Я осторожно скосил глаза и тут же отпрянул, уходя от молниеносного удара в горло. Опрокинув табуретку, я вжался в холодильник. В её руке плясал здоровенный кухонный тесак. Она отпихнула стол, стала напротив, чуть согнув ноги в коленях, и монотонно затараторила непонятные мантры на чужом языке. Зрачки стали белыми. Нож пришёл в движение, она выводила им сложные знаки в воздухе, стремительно ускоряясь, кончик ножа светился жёлтым, его свечение сливалось в линии, они переплетались в геометрические фигуры, одна пентаграмма менялась другой, вскоре светящиеся знаки заполнили кухню, горели огнём по бокам от меня, над головой и я почувствовал, как с ноги упал тапок. Опустив глаза, увидел, что качаюсь в воздухе в полуметре от пола. Я поднимался всё выше, пока не упёрся затылком в потолок. Невидимая сила раскатала меня в верхнем углу кухни, приплюснув спиной и руками к потолку, а ногами к стенам. Отбросив нож, она продолжала мельтешить руками с силой и скоростью вентилятора. С каждым её движением на мои руки и ноги липла мерзкая серая паутина. Ком паутины быстро нарастал и вскоре я был запечатан в коконе, из него торчали только лоб и глаза. Она зависла напротив моего лица, из покрытых серым жёстким ворсом щёк вытянулись острые хелицеры-челюсти, с них на пол закапал крепко пахнущий яд, мелкие фасеточные глазки её теперь располагались по краям лба. Разорвав платье, за её спиной выпростались и застрекотали большие красные крылья, гулко вспарывая спёртый воздух кухни. Поднялся ветер, с треском сорвал оконную занавеску, смёл со шкафа и полок посуду, банки с приправами, крупами, сахаром. Лампочка под потолком потускнела из-за мучной взвеси. Она приблизилась сквозь белый туман. Хелицеры клацали у меня перед носом, точно ножницы парикмахера. Вместо рук давно уже шевелились корявые педикальпы, она вцепилась ими и нижними ногощупиками в кокон и повисла, прильнув ко мне вплотную.
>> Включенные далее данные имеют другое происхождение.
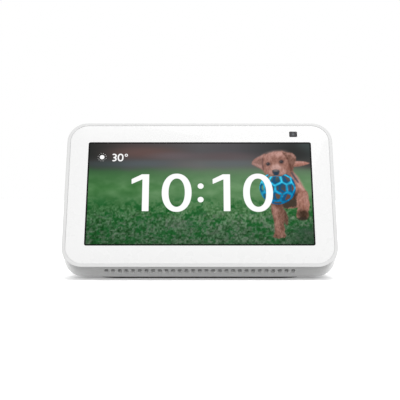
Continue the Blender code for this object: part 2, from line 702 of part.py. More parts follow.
def speaker():
    """A 41 mm driver on the chassis, in a cup that closes its air volume.

    Radii, and depths behind the chassis, are in millimetres here.
    """
    axis = (0, SPEAKER_Y, -CHASSIS_BACK)

    def shape(name, points, material, steps=24):
        turned(name, [(radius * MM, depth * MM) for radius, depth in points], material, axis, steps)

    def ring(name, outer, inner, front, back, material, steps=24):
        shape(name, [(outer, front), (outer, back), (inner, back), (inner, front)], material, steps)

    ring("speaker_gasket", 20.5, 18.2, 0.3, 1.1, FOAM)
    shape(
        "speaker_basket",
        [(20.5, 1.4), (20.5, 2.6), (19.8, 3.6), (15.4, 12.4), (7.6, 12.4), (7.6, 11.2), (14.6, 11.2),
         (19.0, 3.5), (19.0, 1.4)],
        STEEL,
    )
    roll = 17.6  # radius of the middle of the surround's half roll
    outline = [(18.7, 2.5), (18.7, 3.0)]
    outline += [(roll + 0.7 * cos, 3.0 - 0.9 * sin) for cos, sin in half_turn(4)]
    outline += [(16.5, 3.0), (16.5, 2.5)]
    outline += [(roll - 1.05 * cos, 2.5 - 1.2 * sin) for cos, sin in half_turn(4)]
    shape("speaker_surround", outline, RUBBER)
    shape("speaker_cone", [(16.2, 2.4), (16.2, 3.0), (6.6, 8.4), (6.1, 8.4), (6.1, 7.6)], PAPER_CONE)
    ring("voice_coil", 6.3, 5.7, 8.7, 15.6, COPPER, 16)
    quarter_turn = half_turn(8)[:4]
    dome = [(0, 5.4)] + [(5.7 * cos, 7.6 - 2.2 * sin) for cos, sin in reversed(quarter_turn)]
    dome += [(5.1 * cos, 7.6 - 1.7 * sin) for cos, sin in quarter_turn] + [(0, 5.9)]
    shape("dust_cap", dome, PAPER_CONE, 16)
    ring("speaker_magnet", 14, 7.2, 12.7, 18.7, STEEL)
    shape(
        "speaker_yoke",
        [(0, 12.6), (4.9, 12.6), (4.9, 19.0), (14, 19.0), (14, 21), (0, 21)],
        STEEL,
    )
    shape(
        "speaker_enclosure",
        [(23.2, 0.3), (23.2, 23.5), (22.2, 24.5), (0, 24.5), (0, 23.1), (21.8, 23.1), (21.8, 0.3)],
        INNER_BLACK, 28,
    )
    for name, x, material in (
        ("speaker_wire_positive", 25.2 * MM, WIRE_RED), ("speaker_wire_negative", 27.2 * MM, INNER_BLACK)
    ):
        points = [
            (x, 0, 16 * MM), (x, 6 * MM, 15.2 * MM), (x + 3 * MM, 12 * MM, 15 * MM),
            (x + 6 * MM, 19 * MM, 15.2 * MM),
        ]
        wire(name, points, 0.6 * MM, material)


# ---------------------------------------------------------------- rear body


def rear_body():
    """Rear shell, its fabric cover, and the base plate and foot in the opening below."""
    fabric = rear_skin("fabric_cover", FABRIC, 0.0, 0.0, FABRIC_THICKNESS)
    shell = rear_skin("rear_shell", CASING_GREY, 0.012, SHELL_INSET, SHELL_WALL)

    opening = (FOOT_WIDTH + 2 * CLEARANCE, FOOT_LENGTH + 2 * CLEARANCE, 12 * MM)
    mesh = block("foot_opening", opening, FOOT_CORNER + CLEARANCE, 7)
    foot_opening = add_cutter("foot_opening_cutter", mesh, None, (0, FOOT_CENTRE_Y, 0))
    size = (
        2 * (PORT_HALF_WIDTH + CLEARANCE), PORT_HIGH - PORT_LOW + 2 * CLEARANCE, 24 * MM,
    )
    mesh = block("port_opening", size, 3 * MM, 4)
    place = (0, PORT_RECESS_FLOOR + 8 * MM, (PORT_LOW + PORT_HIGH) / 2)
    port_opening = add_cutter("port_opening_cutter", mesh, None, place, (math.pi / 2, 0, 0))
    for piece in (fabric, shell):
        combine(piece, foot_opening)
        combine(piece, port_opening)

    foot = block("rubber_foot", (FOOT_WIDTH, FOOT_LENGTH, FOOT_THICKNESS), FOOT_CORNER, 7, 0.3 * MM)
    add_part("rubber_foot", foot, RUBBER, None, (0, FOOT_CENTRE_Y, FOOT_THICKNESS / 2))
    size = (FOOT_WIDTH + 4 * MM, FOOT_LENGTH + 2.4 * MM, BASE_PLATE_THICKNESS)
    height = FOOT_THICKNESS + CLEARANCE + BASE_PLATE_THICKNESS / 2
    plate = block("base_plate", size, FOOT_CORNER + 1 * MM, 6)
    add_part("base_plate", plate, INNER_BLACK, None, (0, FOOT_CENTRE_Y, height))


def ports():
    """The recessed bezel at the back with the power jack and the service port, on their own board."""
    form = add_cutter("rear_form_shape", rear_surface("rear_form", 0.0, True), face)
    width, height, depth = 2 * PORT_HALF_WIDTH, PORT_HIGH - PORT_LOW, 16 * MM
    upright = (math.pi / 2, 0, 0)
    middle_z = (PORT_LOW + PORT_HIGH) / 2
    floor_back = PORT_RECESS_FLOOR - PORT_FLOOR_THICKNESS
    mesh = block("port_bezel", (width, height, depth), 2.7 * MM, 4)
    place = (0, floor_back + depth / 2, middle_z)
    bezel = add_part("port_bezel", mesh, CASING_GREY, None, place, upright)
    pocket_size = (width - 2 * PORT_WALL, height - 2 * PORT_WALL, depth)
    pocket = block("port_pocket", pocket_size, 2.7 * MM - PORT_WALL, 4)
    place = (0, PORT_RECESS_FLOOR + depth / 2, middle_z)
    combine(bezel, form, "INTERSECT")
    combine(bezel, add_cutter("port_pocket_cutter", pocket, None, place, upright))
    hole = cylinder("jack_hole", 4.3 * MM, 6 * MM, 24)
    place = (JACK_X, PORT_RECESS_FLOOR, JACK_Z)
    combine(bezel, add_cutter("jack_hole_cutter", hole, None, place, upright))
    hole = block("service_hole", (8.6 * MM, 3.8 * MM, 6 * MM), 1.2 * MM, 4)
    place = (SERVICE_X, PORT_RECESS_FLOOR, SERVICE_Z)
    combine(bezel, add_cutter("service_hole_cutter", hole, None, place, upright))

    inner = floor_back - CLEARANCE
    jack_length = 9.4 * MM
    mesh = block("dc_jack", (10 * MM, 9 * MM, jack_length), 0.8 * MM, 2)
    place = (JACK_X, inner - jack_length / 2, JACK_Z)
    jack = add_part("dc_jack", mesh, INNER_BLACK, None, place, upright)
    nose = cylinder("jack_nose", 4 * MM, 3 * MM, 24)
    place = (JACK_X, floor_back, JACK_Z)
    combine(jack, add_cutter("jack_nose_shape", nose, None, place, upright), "UNION")
    bore_bottom = inner - 8 * MM
    bore_length = PORT_RECESS_FLOOR + 2 * MM - bore_bottom
    bore = cylinder("jack_bore", 2.8 * MM, bore_length, 24)
    place = (JACK_X, bore_bottom + bore_length / 2, JACK_Z)
    combine(jack, add_cutter("jack_bore_cutter", bore, None, place, upright))
    pin = cylinder("dc_jack_pin", 0.95 * MM, 8 * MM, 16, 0.25 * MM)
    place = (JACK_X, bore_bottom + CLEARANCE + 4 * MM, JACK_Z)
    add_part("dc_jack_pin", pin, STEEL, None, place, upright)

    service_port(upright)
    board_thickness = 1.2 * MM
    board = block("port_board", (34 * MM, 12.5 * MM, board_thickness), 1 * MM, 2)
    place = (0, 20.4 * MM, JACK_Z - 4.5 * MM - CLEARANCE - board_thickness / 2)
    add_part("port_board", board, BOARD_GREEN, None, place)


def service_port(upright):
    """The small flat socket beside the power jack, with its tongue."""
    back_wall = 0.6 * MM
    tongue_length = 4.5 * MM
    back = PORT_RECESS_FLOOR - CLEARANCE - SERVICE_LENGTH
    centre_y = back + SERVICE_LENGTH / 2
    mesh = block("service_port", (8 * MM, 3.2 * MM, SERVICE_LENGTH), 0.9 * MM, 3)
    socket = add_part("service_port", mesh, STEEL, None, (SERVICE_X, centre_y, SERVICE_Z), upright)
    hollow = block("service_hollow", (7.2 * MM, 2.4 * MM, SERVICE_LENGTH), 0.6 * MM, 3)
    place = (SERVICE_X, centre_y + back_wall, SERVICE_Z)
    combine(socket, add_cutter("service_hollow_cutter", hollow, None, place, upright))
    tongue = block("service_port_tongue", (5.4 * MM, 0.8 * MM, tongue_length))
    place = (SERVICE_X, back + back_wall + CLEARANCE + tongue_length / 2, SERVICE_Z)
    add_part("service_port_tongue", tongue, INNER_BLACK, None, place, upright)


front_frame()
glass_and_screen()
camera()
buttons()
chassis()
electronics()
speaker()
rear_body()
ports()
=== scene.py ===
import math

import bmesh
import bpy
import numpy as np
from mathutils import Matrix, Vector


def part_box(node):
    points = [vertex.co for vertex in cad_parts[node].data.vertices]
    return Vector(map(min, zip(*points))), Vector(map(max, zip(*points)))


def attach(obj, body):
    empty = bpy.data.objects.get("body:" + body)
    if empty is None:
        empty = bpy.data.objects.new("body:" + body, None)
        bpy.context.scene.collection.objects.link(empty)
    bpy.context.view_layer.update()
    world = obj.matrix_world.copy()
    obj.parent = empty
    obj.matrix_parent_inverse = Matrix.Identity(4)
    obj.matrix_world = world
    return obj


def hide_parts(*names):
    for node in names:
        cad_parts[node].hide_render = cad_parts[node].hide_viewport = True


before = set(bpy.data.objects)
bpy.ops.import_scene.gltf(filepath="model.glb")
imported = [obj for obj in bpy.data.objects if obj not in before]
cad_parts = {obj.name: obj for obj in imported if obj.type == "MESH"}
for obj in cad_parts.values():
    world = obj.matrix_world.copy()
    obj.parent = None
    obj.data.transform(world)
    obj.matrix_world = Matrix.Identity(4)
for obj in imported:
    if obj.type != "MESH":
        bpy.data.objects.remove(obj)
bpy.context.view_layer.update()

MM = 0.001

# The face frame: x to the right, y up the leaning face and z out of it, from the middle of the front.
LEAN = math.radians(24.35)
GLASS_THICKNESS = 1.1 * MM
up_axis = Vector((0, math.sin(LEAN), math.cos(LEAN)))
out_axis = Vector((0, -math.cos(LEAN), math.sin(LEAN)))
glass_low, glass_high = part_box("front_panel")
face_centre = (glass_low + glass_high) / 2 + out_axis * GLASS_THICKNESS / 2
face_matrix = Matrix.Translation(face_centre) @ Matrix.Rotation(math.pi / 2 - LEAN, 4, "X")

# The front, as the CAD model has it.
FACE_HEIGHT = 86.4 * MM
GLASS_WIDTH = 143.7 * MM
GLASS_HEIGHT = 82.2 * MM
GLASS_CORNER = 9.6 * MM
GLASS_EDGE = 0.2 * MM
PANEL_GROWTH = 0.24 * MM  # how far the glass fills its gap to the casing
WINDOW_WIDTH = 124 * MM
WINDOW_HEIGHT = 62 * MM
WINDOW_CORNER = 1.1 * MM
CAMERA_X = 52.3 * MM
CAMERA_Y = 36 * MM
CAMERA_HOLE = (4.4 * MM, 3.5 * MM)
CAMERA_CORNER = 0.5 * MM
BUTTON_TOP = FACE_HEIGHT / 2 + 0.7 * MM
BUTTON_DEPTH = 7.75 * MM


# ---------------------------------------------------------------- materials

# Where the Mix node keeps its two colours and its mixed colour among its sockets.
MIX_FIRST_COLOUR = 6
MIX_SECOND_COLOUR = 7
MIX_COLOUR = 2


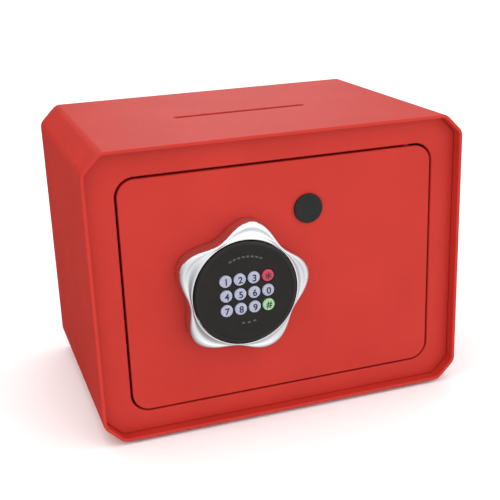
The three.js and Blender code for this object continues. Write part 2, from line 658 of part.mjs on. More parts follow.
function makeLockCover() {
  const { left, right, bottom, top, back, wall } = COVER;
  const midX = (left + right) / 2;
  const midZ = (bottom + top) / 2;
  const width = right - left;
  const height = top - bottom;
  const start = INSIDE + CLEARANCE;
  const box = plate(roundedRectangle(midX, midZ, width, height, 6), start, back - start);
  const roomShape = roundedRectangle(midX, midZ, width - 2 * wall, height - 2 * wall, 4);
  const room = plate(roomShape, start - BITE, back - wall - start + BITE);
  const boltHoles = [-1, 1].map((side) => {
    const z = KNOB_Z + side * BOLT_SPREAD;
    return barX(left - BITE, left + 2 * wall, BOLT_DEPTH, z, BOLT_RADIUS + 0.5, 24);
  });
  const backCut = [back - wall - BITE, back + BITE]; // depths of the tools that cut the back wall
  const lidHole = block(
    [BAY.left - 1, backCut[0], BAY.bottom - 1],
    [BAY.right + 1, backCut[1], BAY.top + 1],
  );
  const resetHole = disc(RESET_X, RESET_Z, 3.3, ...backCut, 16);
  let cover = cut(box, room, ...boltHoles, lidHole, resetHole);
  for (const [side, x] of [["left", left + 9], ["right", right - 7]]) {
    for (const [level, z] of [["bottom", bottom + 7], ["top", top - 7]]) {
      cover = cover.add(disc(x, z, 4, start, back - wall + 0.1, 16));
      cover = cut(cover, disc(x, z, SCREW_RADIUS + 0.4, start - BITE, back + BITE, 12));
      add(`cover_screw_${level}_${side}`, coverScrew(x, z), steel());
    }
  }
  add("lock_cover", cover, darkPlastic());

  const bayX = (BAY.left + BAY.right) / 2;
  const lidEdge = 1 - CLEARANCE;
  const lid = block(
    [BAY.left - lidEdge, back - wall, BAY.bottom - lidEdge],
    [BAY.right + lidEdge, back, BAY.top + lidEdge],
  );
  const thumb = block([bayX - 9, back - 0.8, BAY.top - 6], [bayX + 9, back + BITE, BAY.top - 3]);
  add("battery_lid", cut(lid, thumb), darkPlastic());

  add("control_board", block([-72, BOARD_DEPTH, 92], [2, BOARD_DEPTH + 1.4, 136]), material(0x1f6b3a, 0.6));
  const buttonFoot = BOARD_DEPTH + 2.3;
  const buttonTop = back + 1.3;
  const button = turned(RESET_X, RESET_Z, [
    [0, buttonFoot], [4.2, buttonFoot], [4.2, buttonFoot + 1.3], [3, buttonFoot + 1.3],
    [3, buttonTop - 0.4], [2.6, buttonTop], [0, buttonTop],
  ], 16);
  add("reset_button", button, material(0xc23a30, 0.4));
}

function makeBatteries() {
  const front = 24;
  const wall = 1.4;
  const back = 36;
  const tray = cut(
    block([BAY.left, front, BAY.bottom], [BAY.right, back, BAY.top]),
    block(
      [BAY.left + wall, front + wall, BAY.bottom + wall],
      [BAY.right - wall, back + BITE, BAY.top - wall],
    ),
  );
  add("battery_holder", tray, darkPlastic());

  const radius = 7.05;
  const pitch = 14.6;
  const depth = front + wall + CLEARANCE + radius;
  const low = BAY.bottom + 2.2;
  const high = BAY.top - 2.2;
  const capLength = 1.2;
  const overlap = 0.2;
  for (let i = 0; i < 4; i++) {
    const x = (BAY.left + BAY.right) / 2 + (i - 1.5) * pitch;
    const up = i % 2 === 0;
    const can = barZ(x, depth, up ? low : low + capLength, up ? high - capLength : high, radius);
    const cap = up
      ? barZ(x, depth, high - capLength - overlap, high, 2.7, 12)
      : barZ(x, depth, low, low + capLength + overlap, 2.7, 12);
    add(`battery_${i + 1}`, joined(can, cap), material(0x3c4046, 0.4, 0.5));
  }

  // The lead runs from the holder up to the control board, each point given from the bay's top left.
  const route = [
    [12, 30, 0.4], [11.5, 31, 3], [4, 33, 8], [-4, 33.6, 11], [-9, 33.8, 16], [-10.5, 34.6, 17],
  ].map(([x, depthThere, rise]) => [BAY.left + x, depthThere, BAY.top + rise]);
  add("battery_lead", lead(route, 1, 24), material(0xb02a26, 0.6));
}

makeCase();
makeDoor();
makeKeypad();
makeKnob();
makeBoltWork();
makeSolenoid();
makeOverrideLock();
makeLockCover();
makeBatteries();

export default part;
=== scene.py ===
# %% [markdown]
# # A toy safe coin bank
# The object is a small steel safe: a folded red case, a door that lies flush in its front frame, a knob
# ring shaped like a star that turns round a fixed keypad, and a coin slot in the roof. The CAD model
# already fixes every size and every moving part. This lesson gives each piece its real surface: rounded
# sheet edges, a smooth moulded ring, printed keys, and materials with grain at the right scale.
#
# The box that it fills is kept, and its size is printed.

# %% Load the frame
import json
import math

import bpy
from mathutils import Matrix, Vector


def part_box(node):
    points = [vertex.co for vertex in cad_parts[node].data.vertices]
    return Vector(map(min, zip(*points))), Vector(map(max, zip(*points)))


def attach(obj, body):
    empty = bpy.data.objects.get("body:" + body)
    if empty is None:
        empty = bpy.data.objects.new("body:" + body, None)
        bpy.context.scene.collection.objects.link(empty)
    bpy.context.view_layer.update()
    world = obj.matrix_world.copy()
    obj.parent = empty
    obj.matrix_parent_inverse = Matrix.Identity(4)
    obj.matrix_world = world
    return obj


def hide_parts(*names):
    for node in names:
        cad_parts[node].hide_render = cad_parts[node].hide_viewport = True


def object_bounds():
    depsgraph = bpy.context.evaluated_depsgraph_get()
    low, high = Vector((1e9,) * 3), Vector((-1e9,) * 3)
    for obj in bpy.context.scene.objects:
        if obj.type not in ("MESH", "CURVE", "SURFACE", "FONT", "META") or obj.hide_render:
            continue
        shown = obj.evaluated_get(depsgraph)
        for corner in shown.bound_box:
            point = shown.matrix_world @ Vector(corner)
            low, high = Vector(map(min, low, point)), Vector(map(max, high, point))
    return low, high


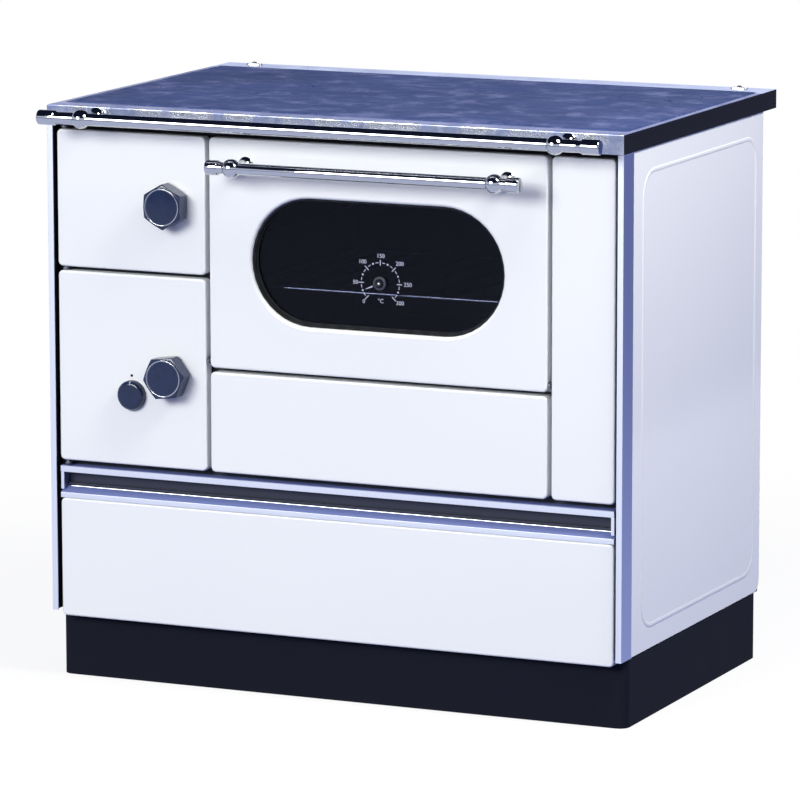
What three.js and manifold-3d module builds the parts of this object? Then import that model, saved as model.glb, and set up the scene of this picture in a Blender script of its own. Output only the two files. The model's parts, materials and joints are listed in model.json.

- Зденек, матка бозка, там на альте, цэ нэ ты, миленький. – Чёрт знает, откуда вылетали слова у этой твари. — Блядво во мне. Давай проведу. – И не обращая внимания на то, что в коридоре вот уже минут пять разрывался телефон, она сочно и намертво сомкнула челюсти на моих висках. Кость громко треснула, и по хелицерам сквозь проломы в черепе в мозг мягко хлынул благословенный яд, наполняя светлой печалью, томлением и дремотной истомой каждую клетку, каждый освобождённый и оживающий мой нейрон.